## Given problem:
Repeat the lines below exactly as written, please, from the line with "Continue the Blender" to the line with "return moved", both lines included, and no others.

## Given entries:
——

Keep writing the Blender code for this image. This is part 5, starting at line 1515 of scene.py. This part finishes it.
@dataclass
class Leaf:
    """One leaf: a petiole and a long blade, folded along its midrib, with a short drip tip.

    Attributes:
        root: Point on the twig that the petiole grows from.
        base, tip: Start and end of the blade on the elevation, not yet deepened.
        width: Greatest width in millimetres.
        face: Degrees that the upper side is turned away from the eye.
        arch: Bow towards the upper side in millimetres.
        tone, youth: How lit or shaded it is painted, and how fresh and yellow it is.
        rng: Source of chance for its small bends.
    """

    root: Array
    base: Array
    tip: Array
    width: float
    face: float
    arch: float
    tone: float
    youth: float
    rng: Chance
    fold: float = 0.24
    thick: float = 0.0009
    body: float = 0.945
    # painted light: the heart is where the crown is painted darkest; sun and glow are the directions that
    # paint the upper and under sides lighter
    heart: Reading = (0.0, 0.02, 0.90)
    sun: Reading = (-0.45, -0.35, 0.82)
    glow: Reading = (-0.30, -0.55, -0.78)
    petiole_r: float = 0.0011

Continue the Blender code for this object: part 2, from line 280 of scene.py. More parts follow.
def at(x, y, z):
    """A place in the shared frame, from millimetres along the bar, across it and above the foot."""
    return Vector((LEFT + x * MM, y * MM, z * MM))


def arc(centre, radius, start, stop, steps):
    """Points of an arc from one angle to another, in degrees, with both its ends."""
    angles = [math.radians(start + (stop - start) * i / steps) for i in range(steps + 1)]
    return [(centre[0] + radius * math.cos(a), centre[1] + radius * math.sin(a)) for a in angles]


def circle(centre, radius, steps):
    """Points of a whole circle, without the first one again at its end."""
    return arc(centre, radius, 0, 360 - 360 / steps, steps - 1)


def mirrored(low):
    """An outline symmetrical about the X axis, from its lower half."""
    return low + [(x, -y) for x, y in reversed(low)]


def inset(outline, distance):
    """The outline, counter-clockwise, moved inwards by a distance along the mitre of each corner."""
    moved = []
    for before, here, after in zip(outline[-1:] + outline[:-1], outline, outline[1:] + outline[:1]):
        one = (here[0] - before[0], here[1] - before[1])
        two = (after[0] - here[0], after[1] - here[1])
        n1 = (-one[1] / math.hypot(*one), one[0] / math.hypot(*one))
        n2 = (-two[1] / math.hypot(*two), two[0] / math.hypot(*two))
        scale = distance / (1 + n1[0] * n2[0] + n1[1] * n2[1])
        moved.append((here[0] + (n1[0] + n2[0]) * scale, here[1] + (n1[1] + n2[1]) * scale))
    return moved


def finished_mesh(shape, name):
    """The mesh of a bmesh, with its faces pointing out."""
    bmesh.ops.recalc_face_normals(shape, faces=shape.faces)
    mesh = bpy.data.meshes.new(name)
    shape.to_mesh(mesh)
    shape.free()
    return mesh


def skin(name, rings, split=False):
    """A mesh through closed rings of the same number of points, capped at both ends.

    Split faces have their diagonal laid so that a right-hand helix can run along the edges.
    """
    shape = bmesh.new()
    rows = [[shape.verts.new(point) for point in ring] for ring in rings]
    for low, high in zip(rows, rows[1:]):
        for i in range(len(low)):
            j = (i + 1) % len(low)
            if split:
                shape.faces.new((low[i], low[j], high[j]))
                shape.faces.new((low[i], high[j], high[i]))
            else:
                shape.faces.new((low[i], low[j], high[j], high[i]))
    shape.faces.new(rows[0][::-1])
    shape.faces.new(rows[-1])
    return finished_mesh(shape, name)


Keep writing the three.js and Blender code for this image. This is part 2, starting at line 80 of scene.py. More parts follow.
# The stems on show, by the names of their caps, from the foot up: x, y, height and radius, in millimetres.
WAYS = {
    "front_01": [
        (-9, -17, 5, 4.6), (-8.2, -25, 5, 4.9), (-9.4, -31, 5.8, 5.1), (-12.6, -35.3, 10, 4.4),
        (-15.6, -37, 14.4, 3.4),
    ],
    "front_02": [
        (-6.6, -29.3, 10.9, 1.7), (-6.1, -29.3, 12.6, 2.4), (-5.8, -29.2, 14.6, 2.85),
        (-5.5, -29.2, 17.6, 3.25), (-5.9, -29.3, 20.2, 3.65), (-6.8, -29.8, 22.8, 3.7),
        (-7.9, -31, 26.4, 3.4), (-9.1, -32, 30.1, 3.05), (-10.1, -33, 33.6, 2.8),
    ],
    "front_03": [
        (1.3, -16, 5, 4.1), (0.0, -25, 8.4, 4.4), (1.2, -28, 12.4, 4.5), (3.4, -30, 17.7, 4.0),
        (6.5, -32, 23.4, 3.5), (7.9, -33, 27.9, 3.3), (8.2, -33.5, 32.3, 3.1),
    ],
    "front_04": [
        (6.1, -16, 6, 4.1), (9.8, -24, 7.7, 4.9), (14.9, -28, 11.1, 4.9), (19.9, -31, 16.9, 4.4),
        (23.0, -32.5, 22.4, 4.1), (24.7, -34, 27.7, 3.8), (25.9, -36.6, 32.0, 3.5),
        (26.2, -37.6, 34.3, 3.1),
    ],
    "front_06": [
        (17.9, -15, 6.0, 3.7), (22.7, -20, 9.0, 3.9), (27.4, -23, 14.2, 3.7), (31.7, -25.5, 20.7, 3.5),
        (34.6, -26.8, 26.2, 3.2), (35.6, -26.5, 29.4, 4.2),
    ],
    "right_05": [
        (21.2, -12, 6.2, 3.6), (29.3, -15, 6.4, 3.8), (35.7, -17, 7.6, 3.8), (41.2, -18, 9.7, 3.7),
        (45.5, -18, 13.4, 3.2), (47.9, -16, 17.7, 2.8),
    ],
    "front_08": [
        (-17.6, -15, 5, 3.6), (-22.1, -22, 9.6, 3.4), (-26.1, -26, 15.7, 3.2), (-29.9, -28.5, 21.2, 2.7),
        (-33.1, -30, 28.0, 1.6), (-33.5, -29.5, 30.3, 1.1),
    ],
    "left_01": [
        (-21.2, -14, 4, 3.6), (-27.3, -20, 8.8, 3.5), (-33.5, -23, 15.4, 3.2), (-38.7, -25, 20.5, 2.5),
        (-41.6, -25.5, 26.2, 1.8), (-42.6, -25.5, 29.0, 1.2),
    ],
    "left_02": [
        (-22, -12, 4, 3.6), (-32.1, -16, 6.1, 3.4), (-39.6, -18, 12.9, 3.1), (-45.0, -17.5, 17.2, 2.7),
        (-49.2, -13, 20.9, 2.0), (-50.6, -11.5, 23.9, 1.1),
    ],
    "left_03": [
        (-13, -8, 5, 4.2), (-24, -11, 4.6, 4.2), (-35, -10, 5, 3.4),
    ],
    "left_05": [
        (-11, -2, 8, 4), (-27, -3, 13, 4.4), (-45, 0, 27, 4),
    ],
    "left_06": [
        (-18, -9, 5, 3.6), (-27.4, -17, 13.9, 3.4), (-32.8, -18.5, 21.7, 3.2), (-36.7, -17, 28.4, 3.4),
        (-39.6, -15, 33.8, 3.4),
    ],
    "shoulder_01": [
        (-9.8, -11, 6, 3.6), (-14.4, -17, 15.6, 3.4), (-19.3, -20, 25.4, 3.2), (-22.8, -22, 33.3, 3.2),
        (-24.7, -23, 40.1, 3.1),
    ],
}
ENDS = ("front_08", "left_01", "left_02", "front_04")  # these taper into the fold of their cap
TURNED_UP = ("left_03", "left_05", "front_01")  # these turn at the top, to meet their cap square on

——

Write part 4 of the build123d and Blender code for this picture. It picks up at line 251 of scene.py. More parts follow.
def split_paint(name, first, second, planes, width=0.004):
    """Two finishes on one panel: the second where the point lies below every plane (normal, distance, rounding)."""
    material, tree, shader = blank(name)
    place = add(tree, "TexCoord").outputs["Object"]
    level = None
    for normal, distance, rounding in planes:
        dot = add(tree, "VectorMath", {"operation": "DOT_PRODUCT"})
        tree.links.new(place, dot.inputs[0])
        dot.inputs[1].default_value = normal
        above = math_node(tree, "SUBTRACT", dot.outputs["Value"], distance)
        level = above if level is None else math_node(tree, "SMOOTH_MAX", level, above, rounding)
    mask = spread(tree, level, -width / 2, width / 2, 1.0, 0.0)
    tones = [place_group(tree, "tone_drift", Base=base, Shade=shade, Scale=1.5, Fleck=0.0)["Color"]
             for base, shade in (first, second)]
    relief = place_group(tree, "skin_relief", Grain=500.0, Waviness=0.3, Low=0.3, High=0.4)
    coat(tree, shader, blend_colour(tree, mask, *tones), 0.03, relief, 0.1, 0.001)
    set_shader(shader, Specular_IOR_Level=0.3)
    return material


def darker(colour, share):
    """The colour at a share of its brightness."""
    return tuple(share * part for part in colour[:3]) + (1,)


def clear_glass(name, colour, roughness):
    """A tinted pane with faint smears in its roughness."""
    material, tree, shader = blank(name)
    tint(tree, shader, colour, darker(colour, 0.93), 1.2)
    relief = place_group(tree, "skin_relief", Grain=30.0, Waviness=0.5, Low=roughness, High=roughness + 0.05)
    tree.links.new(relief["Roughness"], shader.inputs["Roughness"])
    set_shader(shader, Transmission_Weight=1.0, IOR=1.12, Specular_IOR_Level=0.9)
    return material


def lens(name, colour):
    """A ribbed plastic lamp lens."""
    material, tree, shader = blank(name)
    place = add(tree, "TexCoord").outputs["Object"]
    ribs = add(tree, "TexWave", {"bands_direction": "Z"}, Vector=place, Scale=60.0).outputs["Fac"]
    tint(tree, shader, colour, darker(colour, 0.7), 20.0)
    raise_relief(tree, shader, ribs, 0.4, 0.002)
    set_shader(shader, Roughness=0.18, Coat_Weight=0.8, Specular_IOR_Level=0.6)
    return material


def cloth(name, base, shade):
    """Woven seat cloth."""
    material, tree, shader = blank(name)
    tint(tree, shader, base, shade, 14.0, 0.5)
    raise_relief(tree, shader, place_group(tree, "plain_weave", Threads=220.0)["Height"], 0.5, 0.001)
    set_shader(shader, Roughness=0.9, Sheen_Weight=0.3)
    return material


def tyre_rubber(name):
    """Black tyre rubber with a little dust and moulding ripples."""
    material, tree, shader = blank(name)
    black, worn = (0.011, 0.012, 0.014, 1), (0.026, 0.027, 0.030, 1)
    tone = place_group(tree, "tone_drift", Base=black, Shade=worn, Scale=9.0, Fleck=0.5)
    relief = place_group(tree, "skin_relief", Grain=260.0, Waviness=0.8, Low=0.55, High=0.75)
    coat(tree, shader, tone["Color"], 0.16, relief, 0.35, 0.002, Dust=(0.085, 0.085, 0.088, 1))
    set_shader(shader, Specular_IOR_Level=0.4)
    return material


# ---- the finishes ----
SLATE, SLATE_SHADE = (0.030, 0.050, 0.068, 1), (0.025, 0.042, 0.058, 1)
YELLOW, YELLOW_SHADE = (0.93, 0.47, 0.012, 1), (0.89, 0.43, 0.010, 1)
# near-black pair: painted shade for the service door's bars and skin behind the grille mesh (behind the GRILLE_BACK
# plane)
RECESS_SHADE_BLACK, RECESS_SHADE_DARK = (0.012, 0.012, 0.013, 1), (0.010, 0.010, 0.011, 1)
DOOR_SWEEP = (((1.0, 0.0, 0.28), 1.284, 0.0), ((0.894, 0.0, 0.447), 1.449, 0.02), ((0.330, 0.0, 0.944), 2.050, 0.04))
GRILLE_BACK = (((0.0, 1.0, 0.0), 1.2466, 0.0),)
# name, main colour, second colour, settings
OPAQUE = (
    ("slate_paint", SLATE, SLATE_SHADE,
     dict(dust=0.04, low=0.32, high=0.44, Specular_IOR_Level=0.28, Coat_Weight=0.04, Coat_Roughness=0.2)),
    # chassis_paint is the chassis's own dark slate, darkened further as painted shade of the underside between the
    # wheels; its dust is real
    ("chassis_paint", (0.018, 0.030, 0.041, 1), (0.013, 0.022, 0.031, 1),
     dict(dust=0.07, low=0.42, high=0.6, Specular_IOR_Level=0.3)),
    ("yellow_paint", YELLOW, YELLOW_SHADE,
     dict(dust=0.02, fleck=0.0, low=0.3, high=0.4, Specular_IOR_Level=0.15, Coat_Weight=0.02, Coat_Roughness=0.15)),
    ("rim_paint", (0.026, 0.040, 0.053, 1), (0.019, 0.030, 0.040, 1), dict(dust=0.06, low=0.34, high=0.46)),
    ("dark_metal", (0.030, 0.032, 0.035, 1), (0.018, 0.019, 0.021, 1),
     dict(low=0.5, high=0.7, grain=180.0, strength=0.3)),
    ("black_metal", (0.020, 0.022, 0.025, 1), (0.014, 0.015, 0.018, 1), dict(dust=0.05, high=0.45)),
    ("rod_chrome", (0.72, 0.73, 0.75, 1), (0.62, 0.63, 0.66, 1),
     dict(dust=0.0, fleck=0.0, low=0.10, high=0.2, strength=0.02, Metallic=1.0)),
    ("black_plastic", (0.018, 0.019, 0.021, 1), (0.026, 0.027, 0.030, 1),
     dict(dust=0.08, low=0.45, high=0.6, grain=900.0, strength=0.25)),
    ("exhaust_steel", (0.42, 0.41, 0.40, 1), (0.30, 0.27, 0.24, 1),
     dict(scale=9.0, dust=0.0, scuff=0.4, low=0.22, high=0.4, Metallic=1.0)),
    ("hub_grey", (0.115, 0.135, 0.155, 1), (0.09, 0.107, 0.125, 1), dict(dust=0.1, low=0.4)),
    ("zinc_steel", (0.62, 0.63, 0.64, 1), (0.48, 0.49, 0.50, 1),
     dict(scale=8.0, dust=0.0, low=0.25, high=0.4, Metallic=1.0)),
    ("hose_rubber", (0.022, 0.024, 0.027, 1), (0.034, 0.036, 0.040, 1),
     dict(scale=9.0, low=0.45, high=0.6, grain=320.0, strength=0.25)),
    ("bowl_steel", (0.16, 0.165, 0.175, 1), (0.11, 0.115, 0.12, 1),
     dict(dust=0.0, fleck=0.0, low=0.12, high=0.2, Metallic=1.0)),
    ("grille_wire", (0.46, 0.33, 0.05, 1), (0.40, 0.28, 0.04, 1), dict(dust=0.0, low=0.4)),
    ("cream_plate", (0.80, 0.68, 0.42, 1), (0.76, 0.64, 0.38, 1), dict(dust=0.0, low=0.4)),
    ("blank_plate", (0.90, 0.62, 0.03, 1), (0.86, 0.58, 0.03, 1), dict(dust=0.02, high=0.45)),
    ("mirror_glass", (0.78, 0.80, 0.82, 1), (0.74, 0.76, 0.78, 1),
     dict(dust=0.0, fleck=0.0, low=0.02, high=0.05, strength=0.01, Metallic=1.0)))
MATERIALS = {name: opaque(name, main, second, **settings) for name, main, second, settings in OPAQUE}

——

## Solution for this exercise:
Continue the Blender code for this object: part 2, from line 280 of scene.py. More parts follow.
def at(x, y, z):
    """A place in the shared frame, from millimetres along the bar, across it and above the foot."""
    return Vector((LEFT + x * MM, y * MM, z * MM))


def arc(centre, radius, start, stop, steps):
    """Points of an arc from one angle to another, in degrees, with both its ends."""
    angles = [math.radians(start + (stop - start) * i / steps) for i in range(steps + 1)]
    return [(centre[0] + radius * math.cos(a), centre[1] + radius * math.sin(a)) for a in angles]


def circle(centre, radius, steps):
    """Points of a whole circle, without the first one again at its end."""
    return arc(centre, radius, 0, 360 - 360 / steps, steps - 1)


def mirrored(low):
    """An outline symmetrical about the X axis, from its lower half."""
    return low + [(x, -y) for x, y in reversed(low)]


def inset(outline, distance):
    """The outline, counter-clockwise, moved inwards by a distance along the mitre of each corner."""
    moved = []
    for before, here, after in zip(outline[-1:] + outline[:-1], outline, outline[1:] + outline[:1]):
        one = (here[0] - before[0], here[1] - before[1])
        two = (after[0] - here[0], after[1] - here[1])
        n1 = (-one[1] / math.hypot(*one), one[0] / math.hypot(*one))
        n2 = (-two[1] / math.hypot(*two), two[0] / math.hypot(*two))
        scale = distance / (1 + n1[0] * n2[0] + n1[1] * n2[1])
        moved.append((here[0] + (n1[0] + n2[0]) * scale, here[1] + (n1[1] + n2[1]) * scale))
    return moved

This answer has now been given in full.